China's stock market reforms
Page 3
Split-share reform as an
aspect of privatization
On the plus side, the atmosphere in China has become
more conducive to systemic reform. There is a broad consensus in society that
the government should withdraw from the business world and concentrate on the
referee role. As such, sales of state assets have picked up recently, not
limited to the stock market alone. It is clear that the split share structure
reform policy fits these general developments. At the same time, the
government entities involved have a huge financial interest in the outcome.
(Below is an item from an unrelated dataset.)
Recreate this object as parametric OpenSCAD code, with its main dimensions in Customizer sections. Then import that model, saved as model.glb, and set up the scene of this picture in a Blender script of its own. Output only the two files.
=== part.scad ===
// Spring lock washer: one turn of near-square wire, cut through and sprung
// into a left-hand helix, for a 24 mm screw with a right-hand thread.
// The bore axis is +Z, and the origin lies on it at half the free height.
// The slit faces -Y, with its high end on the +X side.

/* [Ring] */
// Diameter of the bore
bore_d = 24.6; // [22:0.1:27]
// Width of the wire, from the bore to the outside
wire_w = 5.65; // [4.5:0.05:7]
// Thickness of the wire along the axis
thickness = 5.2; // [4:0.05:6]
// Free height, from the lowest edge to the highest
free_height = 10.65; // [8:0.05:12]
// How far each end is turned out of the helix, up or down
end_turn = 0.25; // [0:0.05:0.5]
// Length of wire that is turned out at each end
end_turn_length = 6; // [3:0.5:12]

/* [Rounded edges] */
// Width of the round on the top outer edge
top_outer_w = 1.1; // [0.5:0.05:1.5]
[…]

Privatizing creates enormous windfalls for them, giving them enormous
incentives to do so.
Consequently, Beijing, which sees asset sales as a
convenient way to dump troublesome enterprises and generate hard cash at the
same time, is actively trying to list more state assets, both within China and
overseas. Now, even the "Big Four" state banks - the Industrial and
Commercial Bank, the Bank of China, the Construction Bank and the Agricultural
Bank - are trying to get listed. But average investors remain worried. Based
on past experience, they fear that even needed reforms are just another
government ploy to get their money. So, selling government-owned shares, as
desirable as it might be in theory, has had the practical effect of pushing
the market down even further, and no lower limit is in sight.
Crossing the river by feeling the stones underneath
An old Chinese saying says, "messes are best
cleaned up by their makers". Indeed, Beijing is trying to escape a stock
market mess of its own creation. The only problem is that the market is
nervous. Beijing's solution to these jitters is to carry out the plan
gradually over a long period. The government hopes that by proceeding in this
manner, large-scale disruptions can be avoided.
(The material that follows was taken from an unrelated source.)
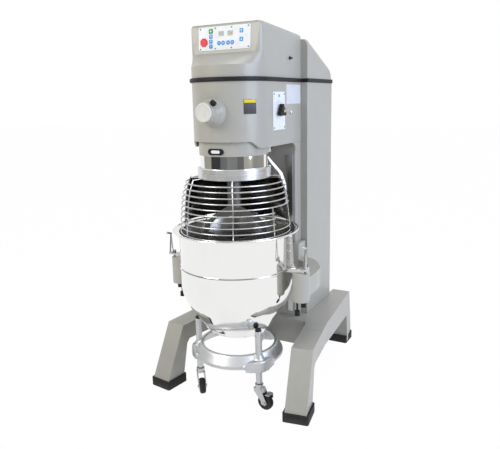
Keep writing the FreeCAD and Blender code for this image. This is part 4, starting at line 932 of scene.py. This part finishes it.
# ------------------------------------------------------------ modelled pieces
def bowl_line(inset):
    """The bowl's outside as (radius, height), moved in by the inset: knuckle, cone, shoulder."""
    lean = math.atan2(CONE_TOP[0] - CONE_FOOT[0], CONE_TOP[1] - CONE_FOOT[1])
    wide = (BOWL_R - CONE_TOP[0]) / (1 - math.cos(lean))
    tight = (CONE_FOOT[1] - BOWL_BOTTOM) / (1 - math.sin(lean))
    line = []
    for step in range(9):
        angle = -math.pi / 2 + (math.pi / 2 - lean) * step / 8
        line.append((CONE_FOOT[0] - tight * math.cos(lean) + (tight - inset) * math.cos(angle),
                     BOWL_BOTTOM + tight + (tight - inset) * math.sin(angle)))
    for step in range(13):
        angle = -lean + lean * step / 12
        line.append((BOWL_R - wide + (wide - inset) * math.cos(angle),
                     CONE_TOP[1] + wide * math.sin(lean) + (wide - inset) * math.sin(angle)))
    return line


def in_metres(profile):
    return [(r * MM, z * MM) for r, z in profile]


class MIXER_OT_bowl(bpy.types.Operator):
    """Spun bowl with rolled rim, hoop and foot ring"""

    bl_idname = "mixer.bowl"
    bl_label = "Mixing bowl"

    def execute(self, context):
        bead = context.scene.mixer_sizes.bead_radius / MM
        rim = [(BOWL_R, BOWL_RIM - 17), (BOWL_R + 1.2, BOWL_RIM - 12), (BOWL_R + 5, BOWL_RIM - 8),
               (BOWL_R + 14, BOWL_RIM - 5.4), (RIM_R - bead - 2, BOWL_RIM - bead - 3.4)]
        for step in range(10):
            angle = math.radians(-100 + 24 * step)
            rim.append((RIM_R - bead + bead * math.cos(angle), BOWL_RIM - bead + bead * math.sin(angle)))
        rim += [(RIM_R - 2.2 * bead, BOWL_RIM - 1.2 * bead), (BOWL_R + 7, BOWL_RIM - 4.2),
                (BOWL_R - 0.5, BOWL_RIM - 8), (BOWL_R - BOWL_T, BOWL_RIM - 14)]
        outside, inside = bowl_line(0), bowl_line(BOWL_T)
        skin = [(0, BOWL_BOTTOM)] + outside + rim + inside[::-1] + [(0, BOWL_BOTTOM + BOWL_T)]
        shell = spun(in_metres(skin), at(0, 0, 0), UP, 144, False)
        foot = [(r, BOWL_BOTTOM + z) for r, z in FOOT_LINE]
        ring = spun(in_metres(foot), at(0, 0, 0), UP, 144)
        band = [(BOWL_R + r, HOOP_Z + z) for r, z in HOOP_LINE]
        hoop = spun(in_metres(band), at(0, 0, 0), UP, 144)
        piece = joined([shell, ring, hoop])
        smooth(piece, 36)
        finished(piece, "mixing_bowl", "bowl", "bowl", ("bowl_shell",))
        piece.data.materials.append(finish("bowl_inside"))
        # Inside faces take the darker steel as painted shade and reflection.
        for face in piece.data.polygons:
            out = Vector((face.center.x - AXIS.x, face.center.y - AXIS.y, 0))
            within = out.length < (BOWL_R - 1) * MM and face.normal.dot(out.normalized()) < 0.5
            # A thin band along the hoop takes the darker steel as a painted dark reflection.
            shaded = abs(face.center.z - (HOOP_Z + HOOP_SHADE) * MM) < 2.2 * MM
            painted_hoop_reflection = shaded and out.length > (BOWL_R + 1.5) * MM
            if (within and face.normal.z > -0.1) or painted_hoop_reflection:
                face.material_index = 1
        return {"FINISHED"}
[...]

So in the immediate term, Beijing has chosen to sell
the remaining shares of four companies as an "experiment", which
aims to find practical ways to meet the ultimate goal of fully floating the
entire market. Beijing is approaching the problem cleverly. The procedure for
selling the four stocks is more like a bargaining game between regular
investors and the entities holding non-tradable shares. The latter must offer
some incentives to the regular shareholders before gaining the ability to
trade the shares. Superficially, this seems like a reappearance of the old
Chinese game, "pitting people against people". But this time,
Beijing wants to act as a neutral arbiter of others' disputes, which
represents tremendous progress.
For one of the "experimentally" listed
companies, Sany ("Three One") Heavy Industry, the proposal is that
the holders of formerly nontradable shares must give both cash incentives and
shares to regular shareholders before being permitted to freely trade their
holdings. The proposal calls for regular shareholders to get three free shares
plus 8 yuan in cash compensation for every 10 formerly nontradable shares
sold. The announcement of this proposal caused all the regular shareholders of
the company to immediately calculate their gains and losses, and indirectly is
causing all investors to do the same thing for their shares. Market reaction
to the new plan was positive: Sany and two other "experimental"
companies have been trading up smartly for the last several days.
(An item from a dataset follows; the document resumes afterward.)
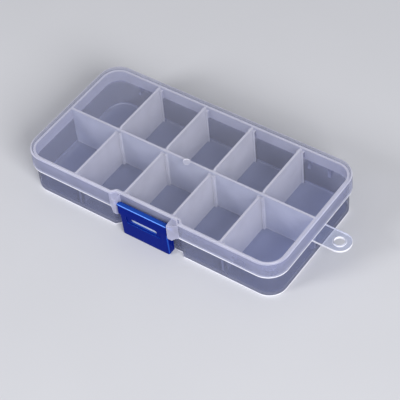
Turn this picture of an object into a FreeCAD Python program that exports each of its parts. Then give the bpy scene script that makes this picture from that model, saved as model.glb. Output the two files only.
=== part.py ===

The gradualist approach may work out in the end for
the remaining companies. Countless investors now agree that having a fully
tradeable stock market is unavoidable, even if some investors will have to pay
more for this change than others. Fortunately, the market fundamentals are
improving. The top 50 listings in Shanghai had a 2004 price/earnings ratio of
about 16, which most global investors would consider reasonable. Many feel
that these listings are a good investment already. Undoubtedly, unwinding the
government's business stakes is necessary for China to truly move forward.
Despite the short-term pain, it will be positive in the end, as the stock
market becomes more like a "real" one. The reforms also represent a
larger trend: China is embracing international norms with respect to ownership
structure, corporate governance and professional management, among other
significant things.
The road ahead
The trends are in the right direction, but two basic
issues remain to be fully addressed. First, there must be a decisive
separation of government interests from the business sphere. The government
must irreversibly commit itself to only being a dutiful watchdog, not a market
competitor as well. China cannot establish a sustainable, modern economy
without this change. Second, all existing state and private-sector companies
must be transformed into modern business organizations using up-to-date
management methods. Above all, business organizations must be held accountable
to law and to their customers.
There is a long road ahead to achieve these goals,
but there is no alternative and no shortcut. If the Chinese economic reforms
have produced one great lesson so far, it is this: wealth is created by
entrepreneurs, laborers and managers, not the government. These groups must
have the right environment to succeed, and the entire society is responsible
for producing the necessary support for their work. Accordingly, curtailing
excessive government power over the economy is nothing less than a necessary
goal for the Chinese civilization. In the reform era, China has already taken
a giant step forward in this direction, and continued progress is the only way
China can achieve its national goals.